Wherever the string "loose" appears in the listing, copy that line.

— start ROWS —

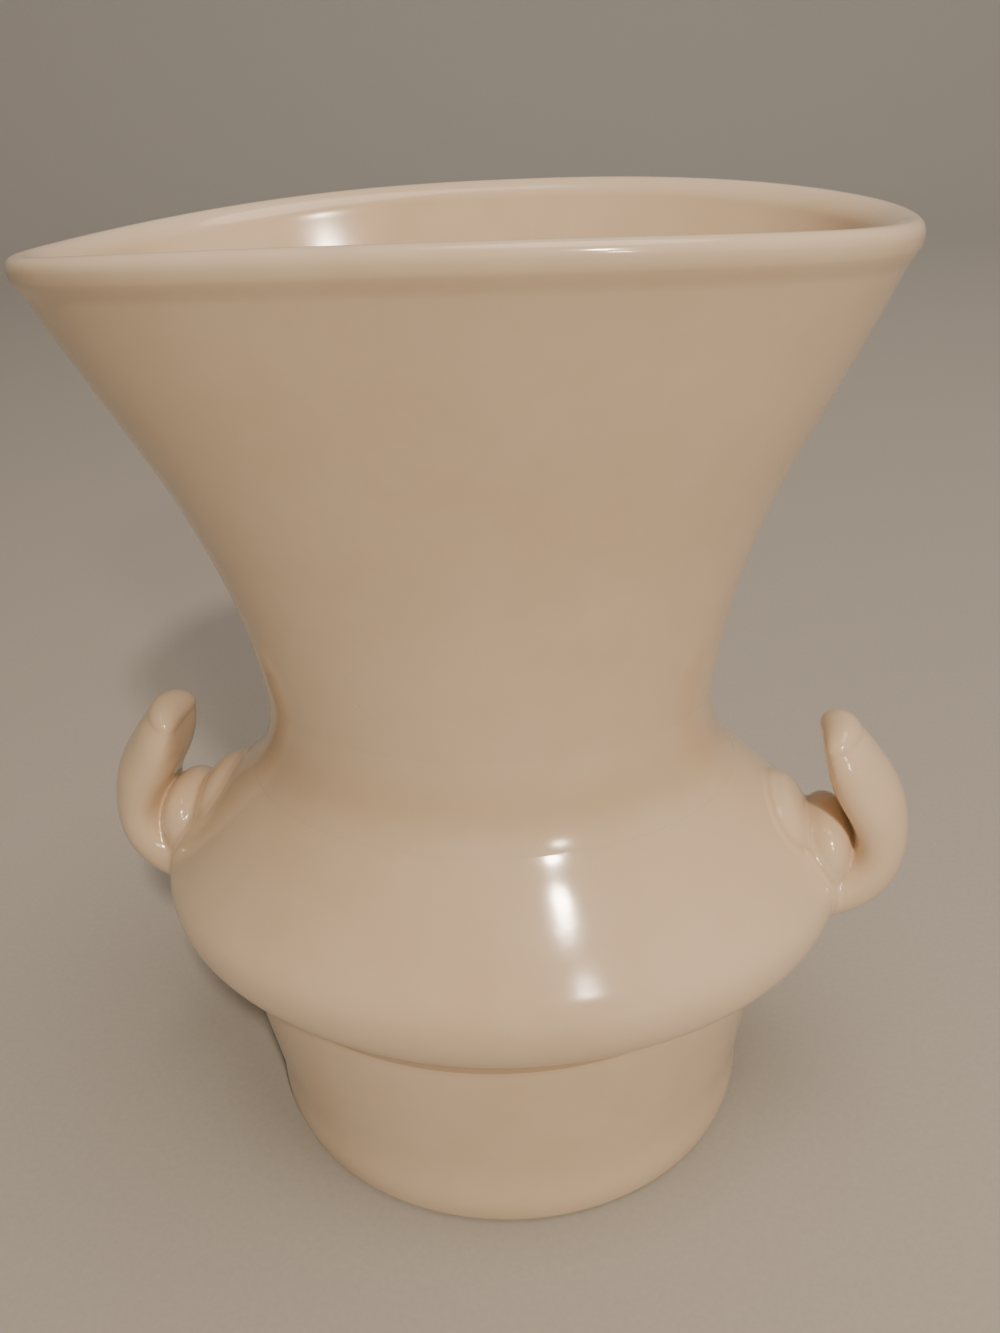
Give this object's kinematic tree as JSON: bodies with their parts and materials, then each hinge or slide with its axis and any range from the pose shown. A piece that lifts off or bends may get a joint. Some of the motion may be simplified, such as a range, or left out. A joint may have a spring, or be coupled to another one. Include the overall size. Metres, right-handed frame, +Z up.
{
  "type": "vase",
  "caption": "Small white-glazed porcelain vase with a flared oval mouth, squat oval belly, tall drum foot and a scroll handle with an inner leaf on each side, for cut flowers or display",
  "frame": {"origin": "middle of the face that the foot rests on, on the vase's vertical axis", "axes": "+Z up along the axis of the vase, X through the two handles along the length of the oval mouth, Y across the oval; -Y is the side that faces the viewer"},
  "size_m": [0.1356, 0.092, 0.152],
  "materials": {
    "foot": "glossy ivory glaze over white porcelain",
    "foot_luting_ring": "glossy ivory glaze over white porcelain",
    "bowl": "glossy ivory glaze over white porcelain",
    "neck_luting_ring": "glossy ivory glaze over white porcelain",
    "neck": "glossy ivory glaze over white porcelain",
    "handle_right": "glossy ivory glaze over white porcelain",
    "handle_left": "glossy ivory glaze over white porcelain",
    "leaf_right": "glossy ivory glaze over white porcelain",
    "leaf_left": "glossy ivory glaze over white porcelain",
    "handle_luting_right": "glossy ivory glaze over white porcelain",
    "handle_luting_left": "glossy ivory glaze over white porcelain"
  },
  "bodies": {
    "root": {"foot": "foot", "foot_luting_ring": "foot_luting_ring", "bowl": "bowl", "neck_luting_ring": "neck_luting_ring", "neck": "neck", "handle_right": "handle_right", "handle_left": "handle_left", "leaf_right": "leaf_right", "leaf_left": "leaf_left", "handle_luting_right": "handle_luting_right", "handle_luting_left": "handle_luting_left"}
  },
  "joints": []
}
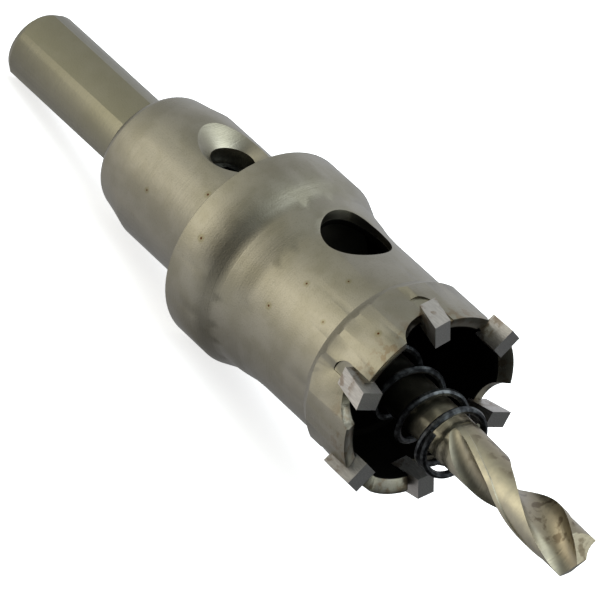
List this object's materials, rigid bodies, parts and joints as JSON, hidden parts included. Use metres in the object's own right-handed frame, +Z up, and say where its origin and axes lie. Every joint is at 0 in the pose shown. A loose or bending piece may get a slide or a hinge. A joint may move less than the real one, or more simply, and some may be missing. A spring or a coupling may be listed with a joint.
{
  "type": "hole saw",
  "caption": "Hole saw with a flatted shank, depth-stop flange, carbide-tipped cup, pilot drill and ejector spring, for cutting round holes with a hand drill.",
  "frame": {"origin": "on the table, under the middle of the saw's length and width as it lies", "axes": "+X towards the teeth and pilot drill along the table, +Z up; the saw's own axis rises 10.58 degrees towards the teeth, because it rests on the flange's rear rim and on a corner of a shank flat"},
  "size_m": [0.1082, 0.0264, 0.0312],
  "materials": {
    "body_steel": "satin, lightly worn",
    "carbide": "ground matt",
    "drill_steel": "ground, semi bright",
    "spring_steel": "dark drawn wire",
    "screw_steel": "black oxide"
  },
  "bodies": {
    "root": {"cutter_body": "body_steel", "carbide_tip_1": "carbide", "carbide_tip_2": "carbide", "carbide_tip_3": "carbide", "carbide_tip_4": "carbide", "carbide_tip_5": "carbide", "carbide_tip_6": "carbide", "pilot_drill": "drill_steel", "ejector_spring": "spring_steel", "set_screw": "screw_steel"}
  },
  "joints": []
}
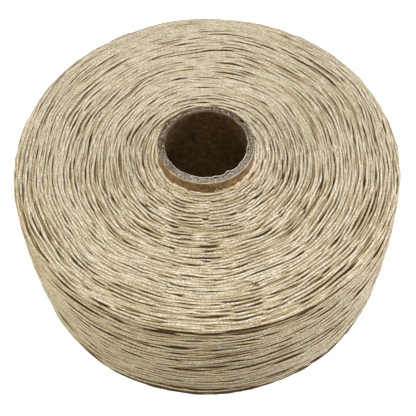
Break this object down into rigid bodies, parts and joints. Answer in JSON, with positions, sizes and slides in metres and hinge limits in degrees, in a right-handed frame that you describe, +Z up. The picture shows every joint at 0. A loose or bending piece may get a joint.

— end ROWS —

COMPLETE ANSWER>
List this object's materials, rigid bodies, parts and joints as JSON, hidden parts included. Use metres in the object's own right-handed frame, +Z up, and say where its origin and axes lie. Every joint is at 0 in the pose shown. A loose or bending piece may get a slide or a hinge. A joint may move less than the real one, or more simply, and some may be missing. A spring or a coupling may be listed with a joint.
Break this object down into rigid bodies, parts and joints. Answer in JSON, with positions, sizes and slides in metres and hinge limits in degrees, in a right-handed frame that you describe, +Z up. The picture shows every joint at 0. A loose or bending piece may get a joint.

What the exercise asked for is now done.